Williams wrote the first of these five short plays, and the best known, This Property is Condemned, when he was 28. A young girl in tennis shoes and a mud-spattered evening gown sees if she can walk atop a narrow wall between the water tank and the telephone pole. She falls into the arms of a boy with a kite who is waiting for the wind to rise and tells him she has lost not only her parents but her older sister.

The gauzy blue dress was hers, and, she says: "I also inherited all my sister's beaus. I go steady with men in responsible jobs." The girl was recognised as sickly in school ("The principal said there was something wrong with my whole atmosphere"), and now, she says, keeps no company apart from her beaus. The boy says he's heard that she danced for one of his friends without any clothes on.

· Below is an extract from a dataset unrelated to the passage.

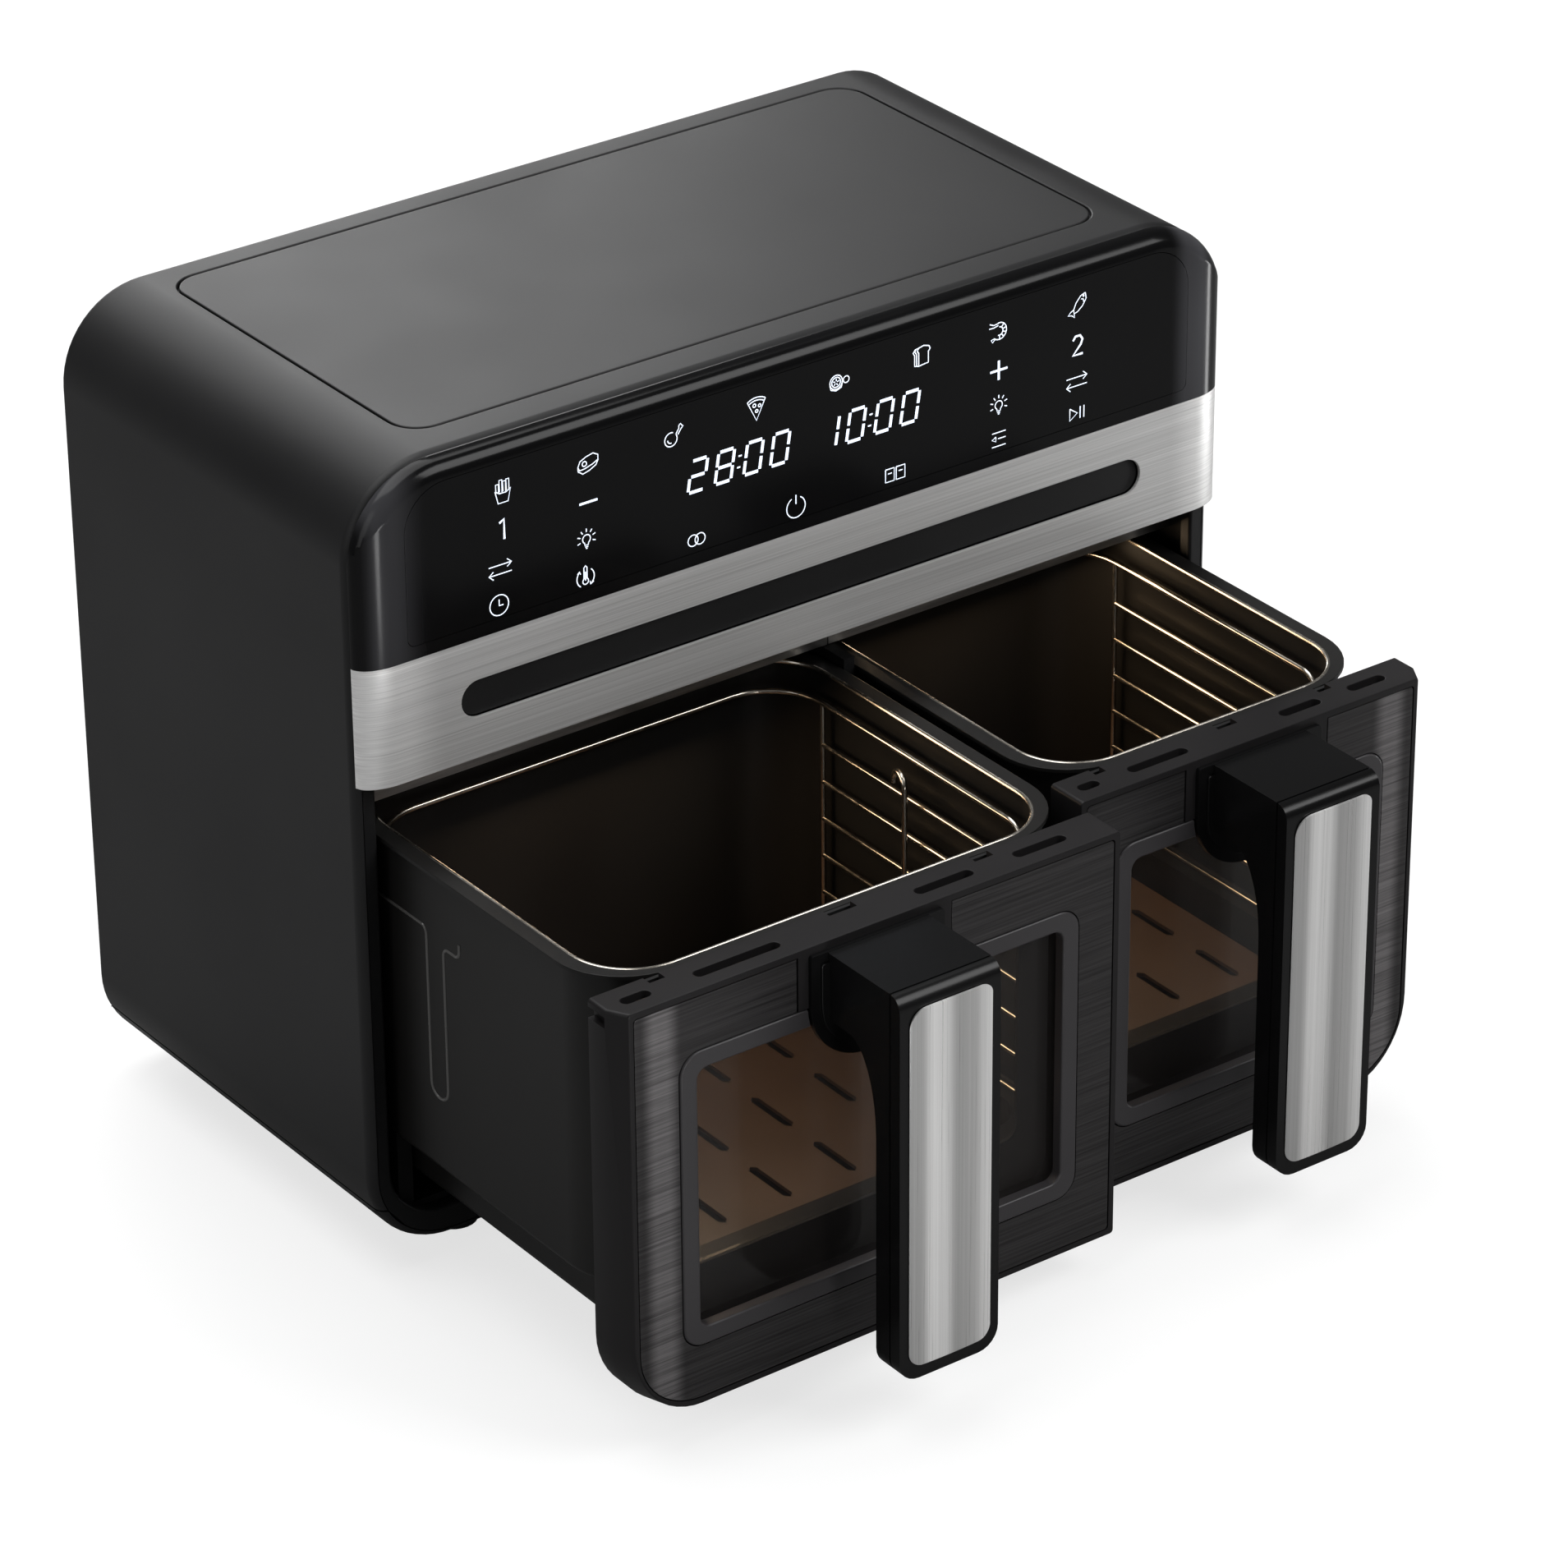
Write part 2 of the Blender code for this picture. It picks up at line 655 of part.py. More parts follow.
def coil_points(axis):
    """A flat spiral whose ends turn up through the chamber's roof."""
    inner, outer = COIL_RADII
    total = COIL_TURNS * COIL_STEPS
    flat = []
    for step in range(total + 1):
        angle = math.tau * step / COIL_STEPS
        radius = inner + (outer - inner) * step / total
        flat.append((axis[0] + radius * math.cos(angle), axis[1] + radius * math.sin(angle), COIL_HEIGHT))
    return flat


def coil_ends(axis):
    """Where the coil's two legs pass the roof. Both stand clear of the fan."""
    reach = COIL_RADII[1]
    angles = (0.0, math.radians(COIL_LEG_ANGLE))
    return [(axis[0] + reach * math.cos(a), axis[1] + reach * math.sin(a)) for a in angles]


def heating_coil(side, axis, material):
    outer_leg, inner_leg = coil_ends(axis)
    points = coil_points(axis)
    under = COIL_HEIGHT - 3 * COIL_TUBE
    first = points[0]
    aside, early, late = COIL_LEAD
    lead = [(*inner_leg, COIL_LEG_TOP), (*inner_leg, under + 2 * COIL_TUBE), (*inner_leg, under),
            (first[0] - aside, first[1] - early, under), (first[0], first[1] - late, COIL_HEIGHT - COIL_TUBE)]
    tail = [(*outer_leg, COIL_LEG_TOP)]
    place(f"{side}_heating_coil", wire(lead + points[1:] + tail, COIL_TUBE), material)


def coil_guard(side, material):
    x0, x1 = chamber_span(side)
    inset = CHAMBER_WALL + GAP
    x0, x1, y0, y1 = x0 + inset, x1 - inset, CHAMBER_FRONT + inset, CHAMBER_BACK - inset
    pitch = (y1 - y0 - 2 * GUARD_END_MARGIN) / GUARD_SLOTS
    half = pitch * GUARD_OPEN_SHARE / 2
    rows = [y0 + GUARD_END_MARGIN + pitch * (row + 0.5) for row in range(GUARD_SLOTS)]
    slots = [rounded(x0 + GUARD_SIDE_MARGIN, x1 - GUARD_SIDE_MARGIN, y - half, y + half, 0.0) for y in rows]
    guard = slab([rounded(x0, x1, y0, y1, 0.0), *slots], "Z", GUARD_BOTTOM, GUARD_BOTTOM + GUARD_THICKNESS)
    place(f"{side}_coil_guard", guard, material)


def fan_loop(axis, radius):
    """A hub with straight radial blades."""
    loop = []
    for blade in range(BLADE_COUNT):
        angle = math.tau * blade / BLADE_COUNT
        along = Vector((math.cos(angle), math.sin(angle)))
        across = Vector((-along.y, along.x))
        half = BLADE_THICKNESS / 2
        for reach, side in ((HUB_RADIUS, -half), (radius, -half), (radius, half), (HUB_RADIUS, half)):
            point = along * reach + across * side
            loop.append((axis[0] + point.x, axis[1] + point.y))
    return loop


def rotor(side, axis, steel, plastic):
    spin = pivot(f"{side}_fan_axis", (*axis, FAN_BOTTOM))
    motor_top = CHAMBER_TOP + GAP + MOTOR_HEIGHT
    cooling = motor_top + COOLING_LIFT
    shaft_top = cooling + COOLING_HEIGHT + SHAFT_OVERHANG
    shaft = rod(SHAFT_RADIUS, (*axis, FAN_BOTTOM - SHAFT_OVERHANG), (*axis, shaft_top))
    place(f"{side}_fan_shaft", shaft, steel, spin)
    hub_hole = circle(*axis, FAN_HOLE)
    hot = slab([fan_loop(axis, FAN_RADIUS), hub_hole], "Z", FAN_BOTTOM, FAN_BOTTOM + FAN_HEIGHT)
    place(f"{side}_convection_fan", hot, steel, spin)
    cool = slab([fan_loop(axis, COOLING_RADIUS), hub_hole], "Z", cooling, cooling + COOLING_HEIGHT)
    place(f"{side}_cooling_fan", cool, plastic, spin)


def fan_motor(side, axis, material):
    base = CHAMBER_TOP + GAP
    motor = slab([circle(*axis, MOTOR_RADIUS), circle(*axis, FAN_HOLE)], "Z", base, base + MOTOR_HEIGHT)
    place(f"{side}_fan_motor", motor, material)


# Electrics.
def display_board(material):
    low = (-DISPLAY_HALF_WIDTH, SHELL_Y, BAND_TOP + BOARD_LOW_CLEARANCE)
    high = (DISPLAY_HALF_WIDTH, SHELL_Y + BOARD_THICKNESS, HEIGHT - BOARD_TOP_CLEARANCE)
    place("display_board", box(low, high), material)


def power_board(material):
    """The board on its pegs, with its largest parts."""
    half_width, height = POWER_BOARD[0] / 2, POWER_BOARD[1]
    low_z, high_z = HEIGHT - BOARD_TOP_CLEARANCE - height, HEIGHT - BOARD_TOP_CLEARANCE
    back = REAR_Y - GAP - POWER_BOARD_LIFT
    front = back - BOARD_THICKNESS
    board = place("power_board", box((-half_width, front, low_z), (half_width, back, high_z)), material)
    half = BOARD_PEG / 2
    columns, rows = (-half_width + BOARD_PEG, half_width - BOARD_PEG), (low_z + BOARD_PEG, high_z - BOARD_PEG)
    bits = [box((x - half, back - ROOT, z - half), (x + half, REAR_Y - GAP, z + half))
            for x in columns for z in rows]
    for (x0, z0), (x1, z1), tall in (TRANSFORMER, RELAY):
        bits.append(box((x0, front - tall, low_z + z0), (x1, front + ROOT, low_z + z1)))
    (x, z), radius, tall = CAPACITOR
    bits.append(rod(radius, (x, front - tall, low_z + z), (x, front + ROOT, low_z + z), 16))
    unite(board, joined(bits))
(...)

As you can see, If Williams's metaphors were cream, they'd be thick enough to stand a spoon in. But the sex-drenched poetry, the self-aggrandising helplessness keep well away from self-parody ­ Williams was one tough mother of a butterfly, and in four of these five taut one-actors, lyricism, though ample, submits to pace and structure. The last, Hello From Bertha, doesn't feel right, but not because of an excess of romance.

A near-monologue by an angry, demented whore, it is too grimly, heavily realistic. I kept wanting it to be a short story, with the harshness of the material softened by physical description and distanced by paraphrase. Timothy Sheader's production gracefully overlaps the plays, and has plenty of Williams's seductive, unwholesome atmosphere. But, while John Marquez is a fine embodiment of Williams's slow, virile men ­ one a bewildered brute, one a shackled dreamer ­ the actresses do not have the crushed-petal sweetness of his female characters.

Anne Bedi, in Property, pounds so hard on her Southern accent that she is mostly unintelligible, and sings her wistful song as if auditioning to understudy Helen Reddy. As the nervous wife of the two characters played by Marquez, Lise Stevenson is desperate enough, but conveys no sense of being déclassée ­ a quality as important in Williams as fragility. And June Watson's tough, loudmouthed Bertha is a bizarre interpretation of a character who has been earning her keep in a whorehouse ­ unless her speciality was chastisement.